__Material__.

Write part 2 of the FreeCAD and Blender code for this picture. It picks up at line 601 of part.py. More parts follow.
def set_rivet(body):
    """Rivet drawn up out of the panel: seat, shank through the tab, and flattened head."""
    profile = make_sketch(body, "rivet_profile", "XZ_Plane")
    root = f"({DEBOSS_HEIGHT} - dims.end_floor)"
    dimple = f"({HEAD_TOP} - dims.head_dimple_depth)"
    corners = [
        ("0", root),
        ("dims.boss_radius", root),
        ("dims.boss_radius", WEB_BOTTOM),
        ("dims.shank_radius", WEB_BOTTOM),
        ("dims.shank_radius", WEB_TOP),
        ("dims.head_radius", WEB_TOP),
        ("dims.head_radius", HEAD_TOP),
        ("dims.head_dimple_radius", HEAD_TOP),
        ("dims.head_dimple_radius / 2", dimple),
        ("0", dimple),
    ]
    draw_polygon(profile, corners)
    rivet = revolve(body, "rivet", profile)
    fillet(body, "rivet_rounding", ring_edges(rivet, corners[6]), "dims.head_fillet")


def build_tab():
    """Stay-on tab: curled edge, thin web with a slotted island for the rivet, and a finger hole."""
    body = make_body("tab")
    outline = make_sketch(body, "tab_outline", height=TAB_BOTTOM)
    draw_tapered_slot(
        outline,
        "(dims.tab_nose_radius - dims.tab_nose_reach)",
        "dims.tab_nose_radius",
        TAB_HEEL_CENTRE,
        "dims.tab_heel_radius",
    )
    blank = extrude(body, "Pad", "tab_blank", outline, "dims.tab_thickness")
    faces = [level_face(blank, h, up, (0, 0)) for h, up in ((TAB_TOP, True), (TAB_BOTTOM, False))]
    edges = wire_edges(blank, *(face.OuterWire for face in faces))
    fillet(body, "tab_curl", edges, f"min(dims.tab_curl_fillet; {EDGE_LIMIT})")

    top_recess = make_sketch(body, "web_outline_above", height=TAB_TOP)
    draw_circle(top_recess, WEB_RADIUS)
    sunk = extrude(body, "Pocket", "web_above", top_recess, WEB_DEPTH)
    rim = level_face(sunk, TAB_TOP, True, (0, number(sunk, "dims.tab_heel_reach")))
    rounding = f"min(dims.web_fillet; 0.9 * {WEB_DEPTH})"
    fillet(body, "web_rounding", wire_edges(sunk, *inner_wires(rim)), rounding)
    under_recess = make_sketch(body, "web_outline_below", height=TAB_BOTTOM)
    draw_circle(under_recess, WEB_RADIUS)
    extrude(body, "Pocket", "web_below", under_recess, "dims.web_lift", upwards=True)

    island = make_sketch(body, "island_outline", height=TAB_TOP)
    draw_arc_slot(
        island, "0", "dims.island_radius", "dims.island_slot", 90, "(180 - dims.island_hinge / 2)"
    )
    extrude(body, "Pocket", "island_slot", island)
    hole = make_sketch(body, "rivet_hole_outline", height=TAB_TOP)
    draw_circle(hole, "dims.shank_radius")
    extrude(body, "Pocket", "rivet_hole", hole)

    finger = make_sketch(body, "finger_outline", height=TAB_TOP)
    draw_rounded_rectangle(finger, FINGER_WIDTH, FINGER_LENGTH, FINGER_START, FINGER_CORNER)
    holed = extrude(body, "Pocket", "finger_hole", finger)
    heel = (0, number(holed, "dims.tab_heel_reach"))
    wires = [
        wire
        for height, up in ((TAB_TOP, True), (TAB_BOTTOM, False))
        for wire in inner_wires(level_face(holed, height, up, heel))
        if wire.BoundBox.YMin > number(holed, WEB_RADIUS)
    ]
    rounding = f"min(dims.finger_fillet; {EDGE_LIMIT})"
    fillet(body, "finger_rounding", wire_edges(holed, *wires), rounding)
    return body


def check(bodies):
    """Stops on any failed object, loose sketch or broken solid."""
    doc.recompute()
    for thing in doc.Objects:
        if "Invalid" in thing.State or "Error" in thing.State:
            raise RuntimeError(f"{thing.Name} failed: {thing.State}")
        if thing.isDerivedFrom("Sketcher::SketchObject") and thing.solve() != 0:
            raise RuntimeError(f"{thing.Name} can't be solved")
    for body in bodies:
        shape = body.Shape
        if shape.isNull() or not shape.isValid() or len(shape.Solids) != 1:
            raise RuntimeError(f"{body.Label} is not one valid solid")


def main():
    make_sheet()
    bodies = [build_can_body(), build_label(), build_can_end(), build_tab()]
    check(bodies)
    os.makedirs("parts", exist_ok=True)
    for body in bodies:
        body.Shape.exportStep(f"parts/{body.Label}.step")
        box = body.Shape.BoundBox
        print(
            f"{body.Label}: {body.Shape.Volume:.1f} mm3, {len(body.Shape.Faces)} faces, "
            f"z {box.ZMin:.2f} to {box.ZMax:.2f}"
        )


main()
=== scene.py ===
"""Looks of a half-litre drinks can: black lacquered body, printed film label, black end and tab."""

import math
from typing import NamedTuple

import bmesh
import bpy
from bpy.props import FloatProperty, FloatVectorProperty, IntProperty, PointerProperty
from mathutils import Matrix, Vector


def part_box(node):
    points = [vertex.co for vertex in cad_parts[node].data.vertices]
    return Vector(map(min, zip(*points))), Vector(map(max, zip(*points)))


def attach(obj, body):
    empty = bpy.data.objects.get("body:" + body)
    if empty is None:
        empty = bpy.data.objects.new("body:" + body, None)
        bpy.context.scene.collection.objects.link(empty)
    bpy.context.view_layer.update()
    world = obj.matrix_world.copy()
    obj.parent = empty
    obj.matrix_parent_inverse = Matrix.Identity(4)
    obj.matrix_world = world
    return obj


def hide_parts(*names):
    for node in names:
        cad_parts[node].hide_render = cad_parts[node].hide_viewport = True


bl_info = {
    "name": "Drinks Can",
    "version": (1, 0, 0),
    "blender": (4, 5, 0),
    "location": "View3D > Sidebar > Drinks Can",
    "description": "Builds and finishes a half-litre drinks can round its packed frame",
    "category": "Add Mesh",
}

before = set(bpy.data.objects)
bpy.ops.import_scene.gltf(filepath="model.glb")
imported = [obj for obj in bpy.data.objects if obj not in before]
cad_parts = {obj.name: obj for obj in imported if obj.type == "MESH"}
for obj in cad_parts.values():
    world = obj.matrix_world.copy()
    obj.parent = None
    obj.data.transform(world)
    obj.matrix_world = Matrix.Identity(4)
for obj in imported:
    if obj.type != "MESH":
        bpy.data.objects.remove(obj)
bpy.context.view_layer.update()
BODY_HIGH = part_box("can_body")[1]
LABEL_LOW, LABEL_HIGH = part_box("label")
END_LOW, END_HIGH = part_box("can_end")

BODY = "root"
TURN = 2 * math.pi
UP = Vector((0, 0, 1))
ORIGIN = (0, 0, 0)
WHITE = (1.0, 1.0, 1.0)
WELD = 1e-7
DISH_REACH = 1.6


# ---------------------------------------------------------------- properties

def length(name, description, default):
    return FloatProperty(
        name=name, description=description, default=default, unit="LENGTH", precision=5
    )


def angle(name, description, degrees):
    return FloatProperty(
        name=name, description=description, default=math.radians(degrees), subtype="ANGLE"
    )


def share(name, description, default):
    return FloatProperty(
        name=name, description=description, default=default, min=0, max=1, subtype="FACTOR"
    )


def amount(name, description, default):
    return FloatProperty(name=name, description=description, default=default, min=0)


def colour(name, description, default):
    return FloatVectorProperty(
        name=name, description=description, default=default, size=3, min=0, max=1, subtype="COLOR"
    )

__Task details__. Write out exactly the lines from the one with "obj.matrix_world = world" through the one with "DISH_REACH = 1.6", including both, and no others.

__Response__.
    obj.matrix_world = world
    return obj


def hide_parts(*names):
    for node in names:
        cad_parts[node].hide_render = cad_parts[node].hide_viewport = True


bl_info = {
    "name": "Drinks Can",
    "version": (1, 0, 0),
    "blender": (4, 5, 0),
    "location": "View3D > Sidebar > Drinks Can",
    "description": "Builds and finishes a half-litre drinks can round its packed frame",
    "category": "Add Mesh",
}

before = set(bpy.data.objects)
bpy.ops.import_scene.gltf(filepath="model.glb")
imported = [obj for obj in bpy.data.objects if obj not in before]
cad_parts = {obj.name: obj for obj in imported if obj.type == "MESH"}
for obj in cad_parts.values():
    world = obj.matrix_world.copy()
    obj.parent = None
    obj.data.transform(world)
    obj.matrix_world = Matrix.Identity(4)
for obj in imported:
    if obj.type != "MESH":
        bpy.data.objects.remove(obj)
bpy.context.view_layer.update()
BODY_HIGH = part_box("can_body")[1]
LABEL_LOW, LABEL_HIGH = part_box("label")
END_LOW, END_HIGH = part_box("can_end")

BODY = "root"
TURN = 2 * math.pi
UP = Vector((0, 0, 1))
ORIGIN = (0, 0, 0)
WHITE = (1.0, 1.0, 1.0)
WELD = 1e-7
DISH_REACH = 1.6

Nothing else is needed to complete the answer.